# Input records
------------------------------------

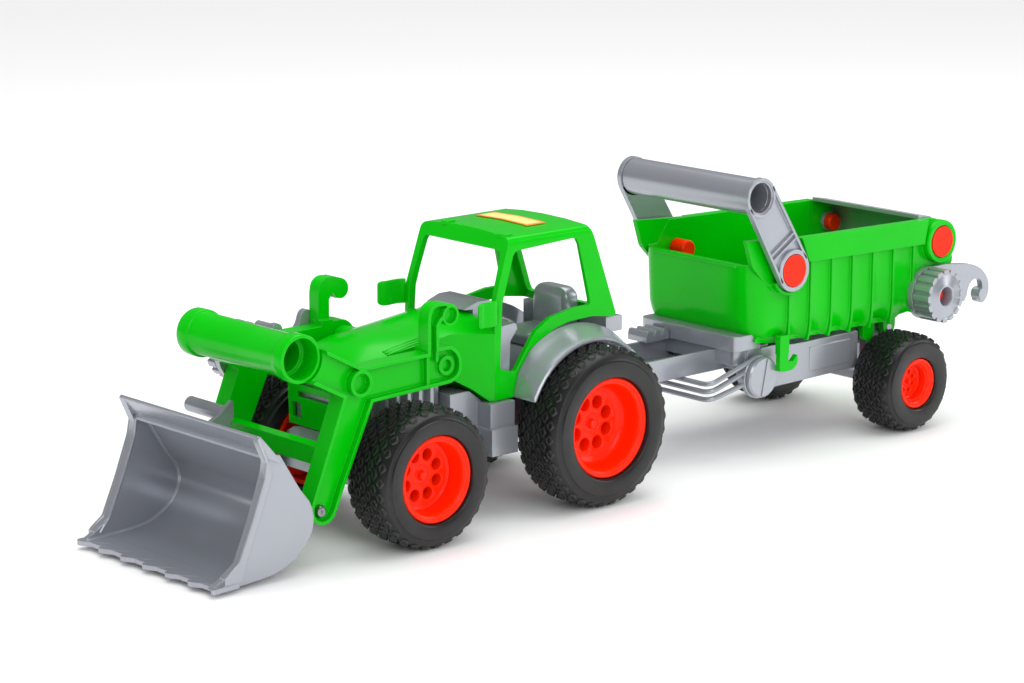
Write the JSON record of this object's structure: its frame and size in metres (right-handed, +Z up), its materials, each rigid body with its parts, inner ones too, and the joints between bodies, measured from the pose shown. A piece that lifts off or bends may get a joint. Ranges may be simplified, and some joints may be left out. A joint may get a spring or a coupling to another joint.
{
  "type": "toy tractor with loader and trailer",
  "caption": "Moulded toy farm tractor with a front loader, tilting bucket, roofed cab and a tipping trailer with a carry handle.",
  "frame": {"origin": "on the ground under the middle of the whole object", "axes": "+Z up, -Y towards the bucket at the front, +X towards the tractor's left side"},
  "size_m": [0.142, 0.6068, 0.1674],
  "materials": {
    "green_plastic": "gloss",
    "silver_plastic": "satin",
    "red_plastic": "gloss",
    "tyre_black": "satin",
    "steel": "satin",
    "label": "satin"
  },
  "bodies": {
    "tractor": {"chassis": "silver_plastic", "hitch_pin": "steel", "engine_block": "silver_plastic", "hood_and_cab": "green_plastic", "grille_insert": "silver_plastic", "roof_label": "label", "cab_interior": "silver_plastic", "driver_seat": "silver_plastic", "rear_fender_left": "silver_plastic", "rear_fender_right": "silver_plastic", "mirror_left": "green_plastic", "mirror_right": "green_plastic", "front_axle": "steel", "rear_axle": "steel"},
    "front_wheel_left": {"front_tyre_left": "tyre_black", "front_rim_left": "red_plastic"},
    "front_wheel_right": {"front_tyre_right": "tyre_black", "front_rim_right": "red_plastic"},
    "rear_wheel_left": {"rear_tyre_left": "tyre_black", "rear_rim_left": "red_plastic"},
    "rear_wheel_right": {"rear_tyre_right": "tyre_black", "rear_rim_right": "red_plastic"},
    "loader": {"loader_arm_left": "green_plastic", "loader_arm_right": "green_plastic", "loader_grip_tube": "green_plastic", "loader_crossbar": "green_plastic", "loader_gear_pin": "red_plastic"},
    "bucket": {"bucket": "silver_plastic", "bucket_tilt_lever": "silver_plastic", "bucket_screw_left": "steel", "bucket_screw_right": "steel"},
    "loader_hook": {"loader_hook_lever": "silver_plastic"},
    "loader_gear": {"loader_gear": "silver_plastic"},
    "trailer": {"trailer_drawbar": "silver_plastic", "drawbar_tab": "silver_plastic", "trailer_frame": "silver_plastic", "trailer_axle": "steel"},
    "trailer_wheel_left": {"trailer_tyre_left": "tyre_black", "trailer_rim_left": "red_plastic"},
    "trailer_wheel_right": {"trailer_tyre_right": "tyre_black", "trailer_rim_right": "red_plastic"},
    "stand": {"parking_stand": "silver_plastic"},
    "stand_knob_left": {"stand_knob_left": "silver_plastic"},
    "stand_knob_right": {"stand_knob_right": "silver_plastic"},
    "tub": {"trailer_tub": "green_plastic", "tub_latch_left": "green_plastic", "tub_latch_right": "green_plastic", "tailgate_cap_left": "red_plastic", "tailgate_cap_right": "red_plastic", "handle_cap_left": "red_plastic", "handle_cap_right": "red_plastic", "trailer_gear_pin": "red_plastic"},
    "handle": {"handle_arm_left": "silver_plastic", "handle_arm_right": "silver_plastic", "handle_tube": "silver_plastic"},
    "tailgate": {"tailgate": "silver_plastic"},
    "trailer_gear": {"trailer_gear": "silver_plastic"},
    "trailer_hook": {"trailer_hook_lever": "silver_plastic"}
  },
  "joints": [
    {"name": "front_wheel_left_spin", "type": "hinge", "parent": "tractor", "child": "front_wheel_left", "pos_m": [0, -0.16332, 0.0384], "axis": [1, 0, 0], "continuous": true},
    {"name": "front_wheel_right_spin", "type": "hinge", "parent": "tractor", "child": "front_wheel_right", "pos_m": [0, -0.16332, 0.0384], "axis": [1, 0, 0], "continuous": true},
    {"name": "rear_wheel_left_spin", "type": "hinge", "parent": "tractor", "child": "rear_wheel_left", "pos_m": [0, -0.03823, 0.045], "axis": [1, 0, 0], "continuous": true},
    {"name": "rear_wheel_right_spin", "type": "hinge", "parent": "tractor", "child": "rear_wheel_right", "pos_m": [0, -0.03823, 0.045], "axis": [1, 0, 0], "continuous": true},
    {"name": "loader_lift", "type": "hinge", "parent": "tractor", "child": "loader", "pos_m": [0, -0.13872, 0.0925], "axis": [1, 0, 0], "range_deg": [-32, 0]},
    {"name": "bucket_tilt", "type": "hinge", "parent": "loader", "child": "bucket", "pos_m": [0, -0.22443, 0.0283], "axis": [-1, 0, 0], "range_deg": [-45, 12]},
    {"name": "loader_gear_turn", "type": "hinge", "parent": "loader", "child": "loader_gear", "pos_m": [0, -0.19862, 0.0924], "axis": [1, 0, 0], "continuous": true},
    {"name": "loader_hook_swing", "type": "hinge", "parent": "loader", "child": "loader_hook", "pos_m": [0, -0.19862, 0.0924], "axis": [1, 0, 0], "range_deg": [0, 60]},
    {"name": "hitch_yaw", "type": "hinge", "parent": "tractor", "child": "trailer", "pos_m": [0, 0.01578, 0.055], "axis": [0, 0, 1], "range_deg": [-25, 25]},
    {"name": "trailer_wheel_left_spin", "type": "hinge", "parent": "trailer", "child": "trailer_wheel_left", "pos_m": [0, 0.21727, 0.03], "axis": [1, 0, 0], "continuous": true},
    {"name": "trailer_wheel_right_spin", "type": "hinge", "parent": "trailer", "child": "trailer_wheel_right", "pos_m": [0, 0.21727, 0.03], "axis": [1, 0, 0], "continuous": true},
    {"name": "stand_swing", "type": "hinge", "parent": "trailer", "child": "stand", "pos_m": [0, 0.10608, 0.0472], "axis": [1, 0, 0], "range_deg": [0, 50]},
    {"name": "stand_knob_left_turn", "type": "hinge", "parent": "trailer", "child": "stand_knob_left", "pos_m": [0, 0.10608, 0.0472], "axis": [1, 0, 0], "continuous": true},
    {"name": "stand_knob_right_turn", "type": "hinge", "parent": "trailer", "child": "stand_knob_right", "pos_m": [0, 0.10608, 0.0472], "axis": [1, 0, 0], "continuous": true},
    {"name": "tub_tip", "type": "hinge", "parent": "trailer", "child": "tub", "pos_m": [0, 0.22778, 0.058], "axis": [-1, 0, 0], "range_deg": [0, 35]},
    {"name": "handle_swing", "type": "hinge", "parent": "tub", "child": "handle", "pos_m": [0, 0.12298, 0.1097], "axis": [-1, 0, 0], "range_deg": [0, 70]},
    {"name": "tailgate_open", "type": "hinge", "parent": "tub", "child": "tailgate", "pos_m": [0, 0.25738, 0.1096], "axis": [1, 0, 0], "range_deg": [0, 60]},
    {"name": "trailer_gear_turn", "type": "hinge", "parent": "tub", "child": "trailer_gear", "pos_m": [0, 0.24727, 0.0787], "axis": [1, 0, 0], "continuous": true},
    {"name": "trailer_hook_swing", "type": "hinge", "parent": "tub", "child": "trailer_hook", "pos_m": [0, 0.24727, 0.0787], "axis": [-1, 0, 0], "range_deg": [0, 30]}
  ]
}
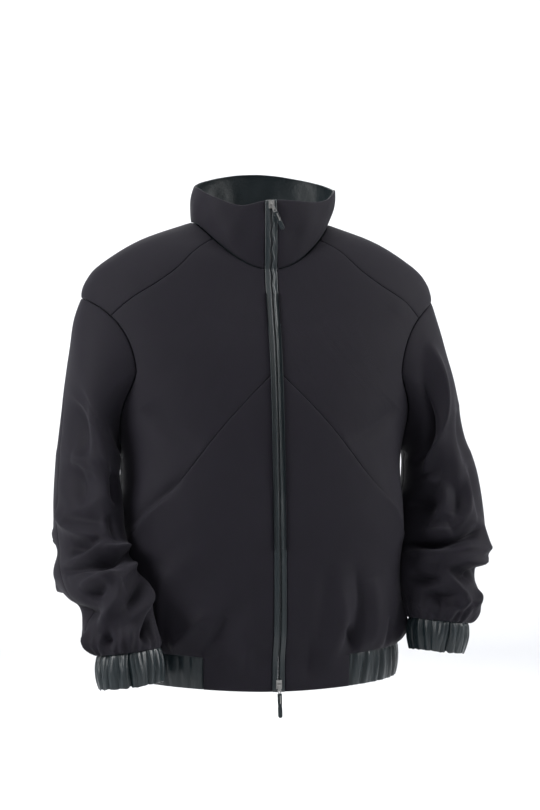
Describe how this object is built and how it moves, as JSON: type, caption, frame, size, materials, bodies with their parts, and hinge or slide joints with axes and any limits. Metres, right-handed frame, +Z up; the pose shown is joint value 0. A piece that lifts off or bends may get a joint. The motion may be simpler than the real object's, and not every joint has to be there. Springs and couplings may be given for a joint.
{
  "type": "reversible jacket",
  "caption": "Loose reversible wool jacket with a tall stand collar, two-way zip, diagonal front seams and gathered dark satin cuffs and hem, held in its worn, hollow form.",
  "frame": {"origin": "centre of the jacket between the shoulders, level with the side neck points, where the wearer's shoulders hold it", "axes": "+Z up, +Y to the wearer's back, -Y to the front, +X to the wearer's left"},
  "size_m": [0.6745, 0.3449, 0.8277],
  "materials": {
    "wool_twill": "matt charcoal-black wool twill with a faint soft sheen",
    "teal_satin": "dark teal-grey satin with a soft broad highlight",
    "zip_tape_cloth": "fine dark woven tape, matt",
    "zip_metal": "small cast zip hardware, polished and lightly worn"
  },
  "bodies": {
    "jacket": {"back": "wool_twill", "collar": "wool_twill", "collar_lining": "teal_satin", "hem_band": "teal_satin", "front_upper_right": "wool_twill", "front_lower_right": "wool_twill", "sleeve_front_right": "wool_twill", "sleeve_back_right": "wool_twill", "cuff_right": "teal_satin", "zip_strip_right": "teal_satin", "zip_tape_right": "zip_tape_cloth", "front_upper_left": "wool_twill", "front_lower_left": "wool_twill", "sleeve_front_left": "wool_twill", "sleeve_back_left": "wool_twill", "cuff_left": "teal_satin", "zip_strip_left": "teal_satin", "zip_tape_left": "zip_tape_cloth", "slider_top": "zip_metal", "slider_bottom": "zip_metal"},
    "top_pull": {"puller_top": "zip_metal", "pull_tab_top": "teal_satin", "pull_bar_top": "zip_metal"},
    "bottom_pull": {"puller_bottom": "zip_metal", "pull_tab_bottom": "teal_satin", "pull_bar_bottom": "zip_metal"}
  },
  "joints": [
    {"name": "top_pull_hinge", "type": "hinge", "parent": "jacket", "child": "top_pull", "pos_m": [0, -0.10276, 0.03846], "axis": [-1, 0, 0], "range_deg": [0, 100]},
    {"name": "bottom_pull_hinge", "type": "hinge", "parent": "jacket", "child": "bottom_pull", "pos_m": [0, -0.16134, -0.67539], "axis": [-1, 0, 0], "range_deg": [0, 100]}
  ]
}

------------------------------------

# The exercise
Find the count of lines in the data above where the string "shown" occurs. Provide that number alone.

# Correct response
2